The discovery was made around the "brown dwarf” LSR J1835+3259, which is about the same size as Jupiter but a lot more dense. Located only 20 light years away in the constellation Lyra, it's not quite heavy enough to be a star, but it's too heavy to be a planet. Because radiation belts had previously never been clearly visible outside our solar system, it was unknown if they could exist around objects other than planets.

"This is a critical first step in finding many more such objects and honing our skills to search for smaller and smaller magnetospheres, eventually enabling us to study those of potentially habitable, Earth-size planets," said Shkolnik, who has been studying the magnetic fields and habitability of exoplanets for many years.

Although invisible to the human eye, the radiation belt discovered by this team is a giant structure. Its outer diameter spans at least 18 Jupiter diameters across, and the brightest inner regions are separated by 9 Jupiter diameters. Made of particles traveling near the speed of light and glowing brightest at radio wavelengths, this newly discovered extrasolar radiation belt is almost 10 million times more intense than Jupiter’s, which itself is millions of times brighter than Earth’s and showcases the most energetic particles of any solar system planet. 

The team captured three high-resolution pictures of the radio-emitting electrons trapped in LSR J1835+3259’s magnetosphere over the course of a year using an observing technique now famous for imaging our galaxy’s black hole. 

By coordinating 39 radio dishes spanning Hawaii to Germany to make an Earth-sized telescope, the team resolved the brown dwarf’s dynamic magnetic environment, known as the “magnetosphere,” the first observed outside the solar system. They could even see the shape of this magnetic field clearly enough to infer that it is likely a dipole magnetic field like Earth’s and Jupiter’s.

Imaging of a brown dwarf’s electron radiation belt and aurora.

“By combining radio dishes from across the world, we can make incredibly high-resolution images to see things no one has ever seen. Our image is comparable to reading the top row of an eye chart in California while standing in Washington, D.C.," said co-author Professor Jackie Villadsen of Bucknell University. 

However, Kao and her team had early clues that they would find a radiation belt around this brown dwarf. By the time the team conducted these observations in 2021, radio astronomers had already observed that LSR J1835+3259 emitted two types of detectable radio emissions. Kao herself was on a team that confirmed six years prior that its periodically flashing radio emission, similar to a lighthouse, was an aurora at radio frequencies.

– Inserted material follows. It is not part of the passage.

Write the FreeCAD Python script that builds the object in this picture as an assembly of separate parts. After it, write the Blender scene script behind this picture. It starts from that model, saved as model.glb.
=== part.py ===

But LSR J1835+3259 also had steadier and fainter radio emissions. The data showed that these fainter emissions can't come from stellar flares and are, in fact, very similar to Jupiter's radiation belts.

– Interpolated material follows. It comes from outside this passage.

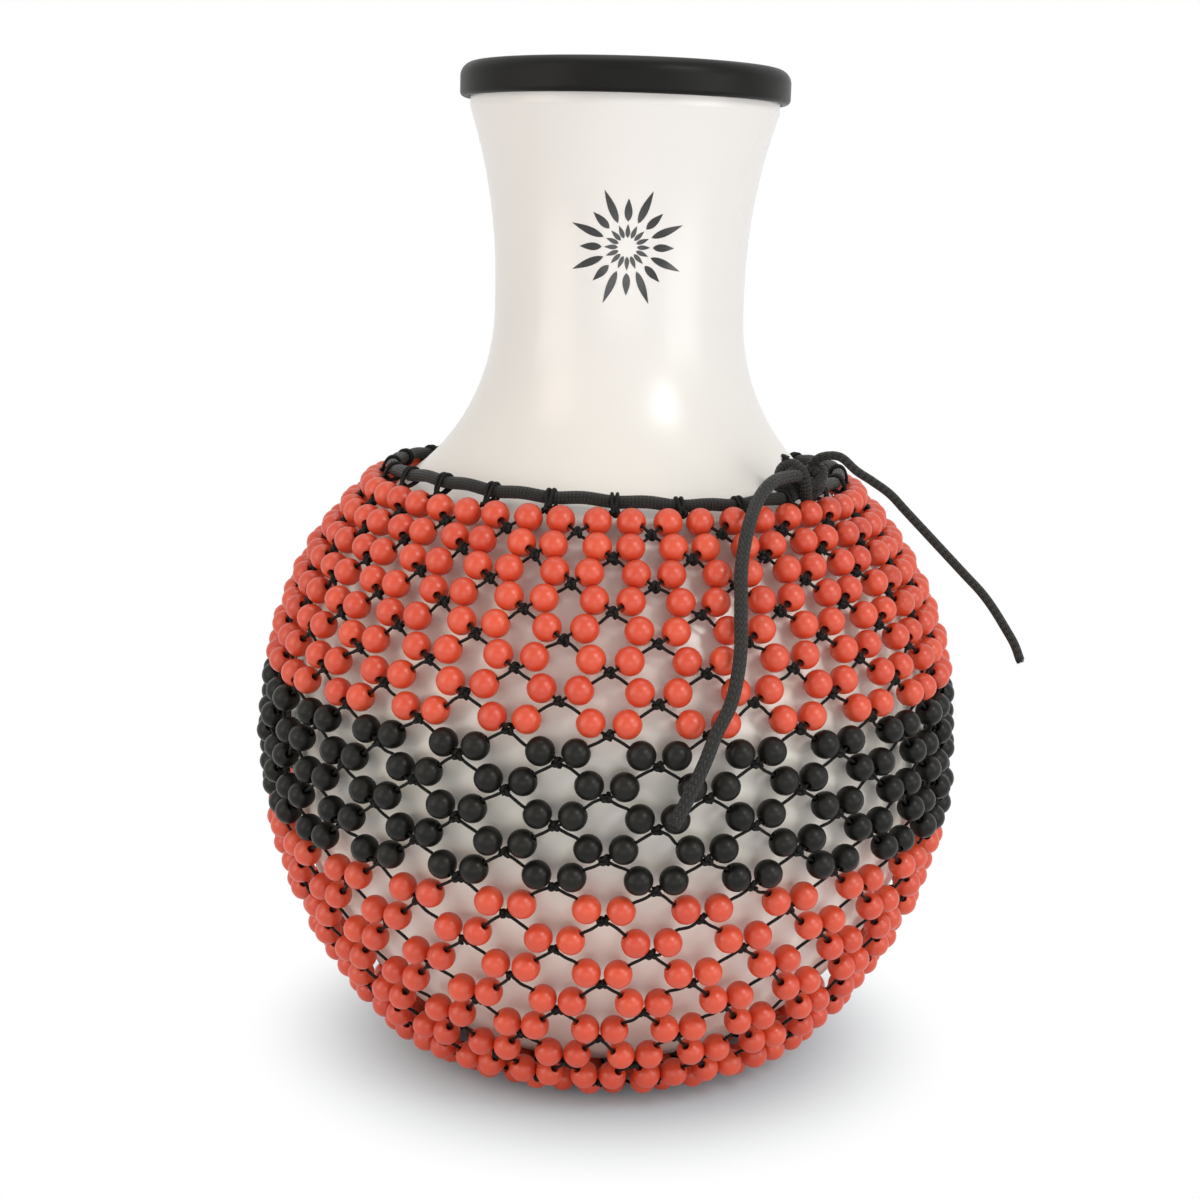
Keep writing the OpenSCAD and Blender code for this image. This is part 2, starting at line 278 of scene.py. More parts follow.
def new_group(name, inputs, outputs):
    """A node group for numbers, as (tree, nodes, source, sink)."""
    tree = bpy.data.node_groups.new(name, "ShaderNodeTree")
    for socket, value in inputs.items():
        made = tree.interface.new_socket(socket, in_out="INPUT", socket_type="NodeSocketFloat")
        made.default_value = value
    for socket in outputs:
        tree.interface.new_socket(socket, in_out="OUTPUT", socket_type="NodeSocketFloat")
    return tree, Nodes(tree), tree.nodes.new("NodeGroupInput"), tree.nodes.new("NodeGroupOutput")


def make_fine_wear():
    """Slow cloudy change, fine grain and a height from both, in object space."""
    tree, n, source, sink = new_group(
        "fine_wear",
        {"Cloud Scale": 30.0, "Grain Scale": 900.0, "Grain Share": 0.3},
        ("Cloud", "Grain", "Height"),
    )
    place = n.add("TexCoord").outputs["Object"]
    cloud, grain = (
        n.add("TexNoise", inputs={"Vector": place, "Scale": source.outputs[scale], "Detail": fine})
        for scale, fine in (("Cloud Scale", 2.0), ("Grain Scale", 3.0))
    )
    fine_height = n.math("MULTIPLY", grain.outputs[0], source.outputs["Grain Share"])
    n.feed(sink.inputs["Cloud"], cloud.outputs[0])
    n.feed(sink.inputs["Grain"], grain.outputs[0])
    n.feed(sink.inputs["Height"], n.math("ADD", cloud.outputs[0], fine_height))
    return tree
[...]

The team's findings suggest that such a phenomenon might be more universal than initially thought — occurring not just on planets but also on brown dwarfs, low-mass stars and possibly even very high-mass stars. 

The region around a planet’s magnetic field — the magnetosphere — including that of Earth, can protect the planet's atmosphere and surfaces from damage caused by solar and cosmic high-energy particles.

"When we're thinking about the habitability of exoplanets, the role of their magnetic fields in maintaining a stable environment is something to consider in addition to things like the atmosphere and climate," Kao said. 

In addition to the seen radiation belt, their research revealed the difference in the "shapes" and spatial location of an aurora (akin to Earth’s northern lights) versus a radiation belt from an object outside of our solar system. 

"Auroras can be used to measure the strength of the magnetic field, but not the shape. We designed this experiment to showcase a method for assessing the shapes of magnetic fields on brown dwarfs and eventually exoplanets," Kao said. “One analogy is that radiation belts are like the ‘yards’ of planets living in the neighborhood that is our solar system, except instead of flowers, we have energetic particles glowing at different wavelengths and brightnesses.

“The particular properties of each radiation belt tells us something about that planet’s energetic, magnetic and particle resources: how quickly it’s spinning, how strong its magnetic field is, how close it lives to the sun, if it has moons that can supply more particles or rings like Saturn’s that will absorb them, and more. For the first time, we’re able to see what sorts of ‘yards’ brown dwarfs and low-mass stars have. I’m excited for the day that we can learn about the magnetospheric yards inhabited by exoplanets.”

This work is supported by NASA and the Heising-Simons Foundation.

The team was led by Melodie Kao, formerly a NASA Hubble Postdoctoral Fellow at ASU, and currently a Heising-Simons 51 Pegasi b Fellow at UC Santa Cruz, and consists of Amy Mioduszewski, associate scientist at the National Radio Astronomy Observatory, Professor Jackie Villadsen at Bucknell University and Professor Evgenya Shkolnik at ASU. They used the Karl G. Jansky Very Large Array, the Very Long Baseline Array, and the Robert C. Byrd Greenbank Telescope managed by the National Radio Astronomy Observatory (NRAO) in the United States and the Effelsberg radio telescope operated by the Max Planck Institute for Radio Astronomy in Germany for the High Sensitivity Array.